Restoring the 5 Principles of Liberty

“Do not let your fire go out, spark by irreplaceable spark in the hopeless swamps of the not-quite, the not-yet, and the not-at-all. Do not let the hero in your soul perish in lonely frustration for the life you deserved and have never been able to reach. The world you desire can be won. It exists.. it is real… it is possible… it’s yours.” — Ayn Rand

As the current election continues to press voters throughout the country to stand behind a candidate and party, it’s the responsibility of patriots to truly vote for those who will advance the message of liberty. But how do you know who to trust? A candidate’s record is important, their words are important, but to understand a person’s worldview and personal philosophy is vital.

An easy way to create a checklist for understanding which candidate can best protect your constitutional freedoms was devised by pro-liberty advocate Jason Stapleton, who devised a simple model to describe the values of what ordered liberty means. Stapleton calls these main points the "5 Principles of Liberty." Let’s dive in:

Limited Government

The Constitution is still in existence, but the progressive era of big government is alive and real today. Thousands upon thousands of regulations and laws are passed every year; if you were to stack all those documents together and place the stack next to the US Constitution, the question becomes who is more limited? You or your government?
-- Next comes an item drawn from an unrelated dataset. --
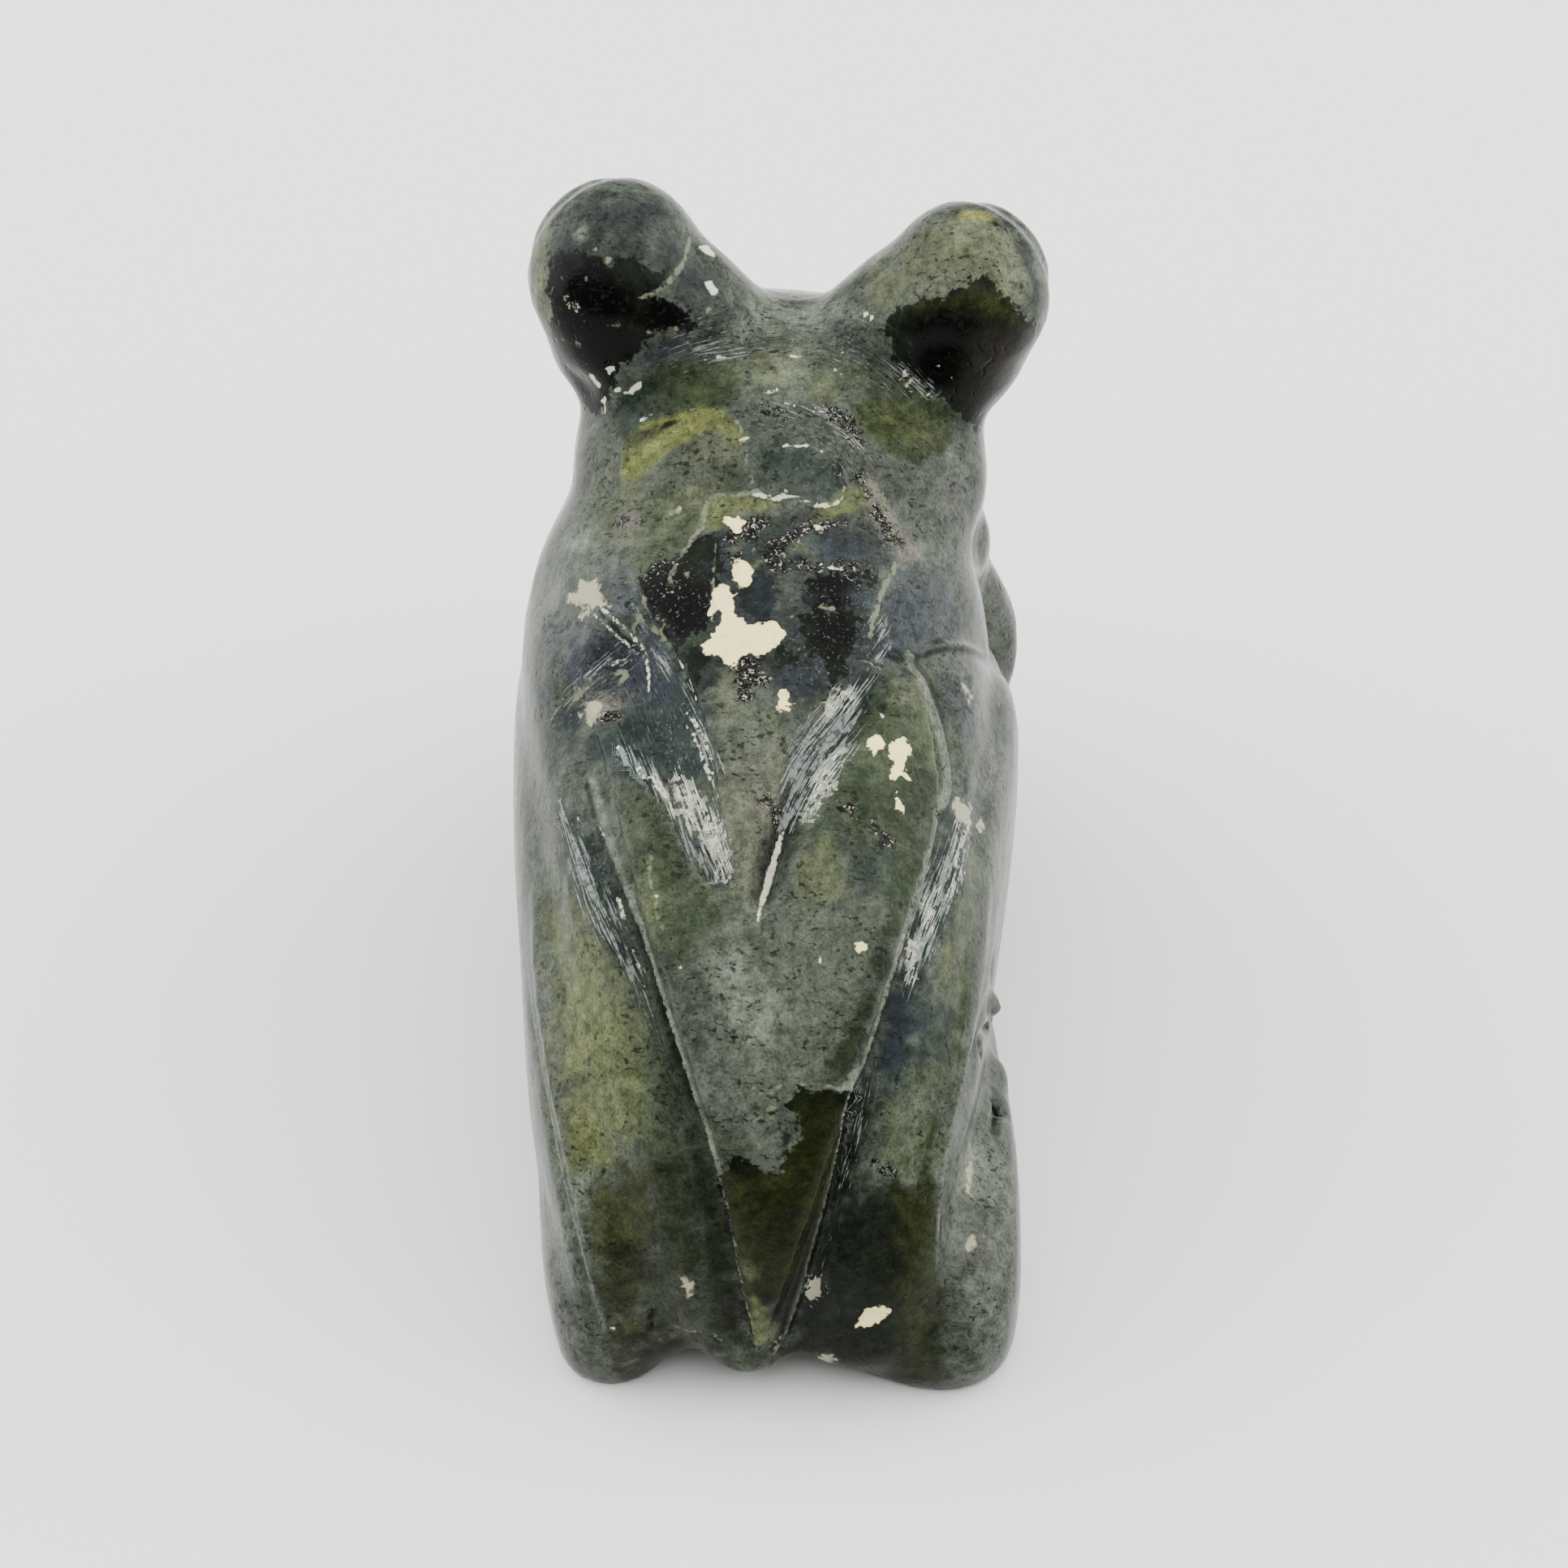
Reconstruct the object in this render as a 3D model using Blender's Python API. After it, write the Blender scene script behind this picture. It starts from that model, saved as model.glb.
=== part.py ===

Constitutional conservatives and libertarians believe in limited government maintained through a democratic-republic, in which federalism is balanced between the states and the federal government in respect to the rule of law. According to the Cato Institute:

The Founding Fathers thought long and hard about the proper role of government in our lives, and they set forth their thoughts in a document that explicitly enumerates the powers of the federal government. To restore truly limited government, therefore, we must do more than define issues as political or budgetary. We must go to the heart of the matter and raise the underlying constitutional questions. In a word, we must ask the most fundamental question of all: Does the government have the authority, the constitutional authority, to do what it is doing?

Individualism

Each man and woman, crafted by their Creator, is endowed with unalienable rights. Each person should be able to live, think, speak, and create as they please as long as they respect the rights and private property of others. As former FreedomWorks President Matt Kibbe once wrote:

“What if the new political spectrum has on one side those people who want to be left alone, those who want to be free, those who don’t hurt people or take their stuff, and on the other extreme of this new scale stands anyone who wants to use government power to tell you how to live your life?”

Or better yet:

“Do you believe in the freedom of individuals to determine their own futures and solve problems cooperatively working together, or do you believe that a powerful but benevolent government can and should rearrange outcomes and make things better?”

Peace

Peace does not mean pacifism. Instead, peace means to interact with others in a way that does not provoke violence or coercion. Peace is not specific to foreign affairs. It has much to do with how we propose, enact, and enforce policy on the home front. In order to prevent violence or coercion, one must ask nothing more than this- what law is so important that it must be enforced by the end of a gun? Lovers of liberty must do everything possible to prevent the state from being used as a method to inflict the will of some onto the rest of society in ways which would harm an individual’s personal liberty.

Tolerance

It’s as simple as you think, tolerance is recognizing a person’s right to do something that you don’t agree with, as long as no one is threatening your life or your property. We see the issue of "tolerance" all over the news, but sometimes intolerance is seen in places we don’t understand, whether it is attacking businesses that are a threat to unjust monopolies via unions or regulations, or educational freedom because some bureaucrats don’t like homeschoolers or school choice.

Free Markets

Free markets are the ultimate equalizer, they allow anyone and everyone to chart the course of their lives based off their ambition and skill. Free markets allow free thinkers and creators to create products and services man would otherwise not have access too in a country with a government based around top down planning and constant economic intervention. As Nobel laureate Milton Friedman once said, "underlying most arguments against the free market is a lack of belief in freedom itself."